McDonald’s Sues Former C.E.O., Accusing Him of Lying and Fraud
McDonald’s is among a tiny number of major companies to publicly — and with unconcealed anger — go after a recently departed chief executive. CBS’s firing of Leslie Moonves, in which the television company accused him of obstructing an internal investigation, is one of the few other examples. (Mr. Moonves claims he is entitled to a $120 million severance package. The dispute is now in arbitration.)
Until last fall, Mr. Easterbrook, a native of Watford, England, was regarded as something of a savior at McDonald’s. He had worked at the company for nearly two decades before taking its helm in March 2015. The fast-food chain was in a financial slump. Mr. Easterbrook streamlined its businesses, introduced technological innovations like touch-screen ordering and delighted customers by offering all-day breakfasts. The company’s shares roughly doubled during his tenure.
But in October 2019, the company was notified that Mr. Easterbrook had engaged in an inappropriate relationship with a McDonald’s employee. Mr. Easterbrook and the employee, who has not been publicly identified, told the company that the relationship was consensual and was not physical; it consisted of text messages and videos. Mr. Easterbrook assured the company’s outside investigators that he had never engaged in a sexual relationship with an employee.

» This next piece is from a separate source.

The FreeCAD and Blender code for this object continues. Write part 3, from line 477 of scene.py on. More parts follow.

The board of directors nonetheless decided to fire him. The question that the directors considered was whether he would be fired “for cause” — in other words, for an offense such as dishonesty or committing a crime. It was a crucial determination. If Mr. Easterbrook was fired for cause, he would have to relinquish previously awarded compensation, including stock options that he was not yet eligible to cash in.

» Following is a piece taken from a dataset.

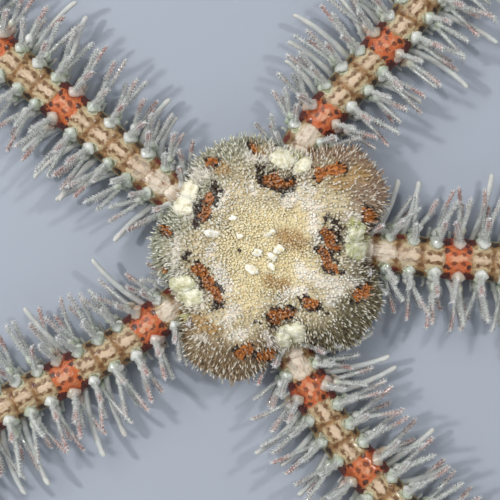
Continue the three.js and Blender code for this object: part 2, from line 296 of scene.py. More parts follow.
# Copies of one small form: its x and y are across it, in widths, and its z along it, in lengths.
# patches are the roots' places on the unwrap, where each copy gets its own small patch, and values
# are given one to a copy.
def plant(form, roots, ways, acrosses, widths, lengths, patches, bends=None, **values):
    points, faces, spots = form["points"], form["faces"], form["spots"]
    ways, acrosses = unit(ways), unit(acrosses - ways * np.sum(acrosses * ways, 1, keepdims=True))
    seconds = np.cross(ways, acrosses)
    placed = roots[:, None] + points[None, :, 2, None] * (ways * lengths[:, None])[:, None]
    placed = placed + points[None, :, 0, None] * (acrosses * widths[:, None])[:, None]
    placed = placed + points[None, :, 1, None] * (seconds * widths[:, None])[:, None]
    if bends is not None:
        placed = placed + points[None, :, 2, None] ** 2 * bends[:, None]
    allFaces = faces[None] + len(points) * np.arange(len(roots))[:, None, None]
    unwrap = (patches[:, None] + (spots[None] - 0.5) * patchSize)[:, faces]
    made = {name: np.repeat(value, len(points), 0) for name, value in values.items()}
    return {**made, "points": placed.reshape(-1, 3), "faces": allFaces.reshape(-1, 3),
            "unwrap": unwrap.reshape(-1, 3, 2), "tip": np.tile(points[:, 2], len(roots)),
            "barb": np.tile(form["barb"], len(roots))}


# Many parts in one, with what all of them hold.
def joined(parts):
    start = np.cumsum([0] + [len(part["points"]) for part in parts])
    shared = [key for key in parts[0] if all(key in part for part in parts)]
    made = {key: np.concatenate([part[key] for part in parts]) for key in shared}
    made["faces"] = np.concatenate([part["faces"] + first for part, first in zip(parts, start)])
    return made


# A small form turned from a list of (height, radius), with its own spot on the patch. slimness is
# one width over one length, so that what is added to it keeps its shape.
def turned(profile, sides, flute=0.0, tipProngs=0, prongLength=0.2, prongSpread=0.6, slimness=0.3):
    heights, radii = np.array(profile).T
    angle = np.arange(sides) * math.tau / sides
    ridge = 1 - flute * (np.arange(sides) % 2)
    ring = np.stack([np.cos(angle) * ridge, np.sin(angle) * ridge], -1)
    grid = np.zeros((len(heights), sides, 3))
    grid[..., :2] = radii[:, None, None] * ring
    grid[..., 2] = heights[:, None]
    points = withHubs(grid)
    faces, _ = outwards(points, *tubeFaces(len(heights), sides))
    spikes = []
    for i in range(tipProngs):
        turn = math.tau * i / tipProngs + 0.4
        out = np.array([math.cos(turn), math.sin(turn), 0])
        root = out * radii[-1] * 0.45 + [0, 0, heights[-1] * 0.985]
        tip = out * (radii[-1] * 0.6 + prongSpread) + [0, 0, heights[-1] + prongLength]
        spikes.append((root, tip, radii[-1] * 0.5))
    return addSpikes(points, faces, spikes, slimness)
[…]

McDonald’s said in its lawsuit on Monday that its board had feared that trying to fire Mr. Easterbrook for cause would be “certain to embroil the company in a lengthy dispute with him.” Instead, the board opted to ease Mr. Easterbrook out “with as little disruption as possible.”
The company allowed Mr. Easterbrook to keep his stock options and other compensation.
But McDonald’s severance plan, which the company said applied to Mr. Easterbrook, contained an important clause: If, in the future, McDonald’s determined that an employee was dishonest and actually deserved to be fired for cause, the company had the right to recoup the severance payouts.
Last month, after McDonald’s received the anonymous tip alleging that Mr. Easterbrook had had a sexual relationship with another employee, the company opened a new investigation.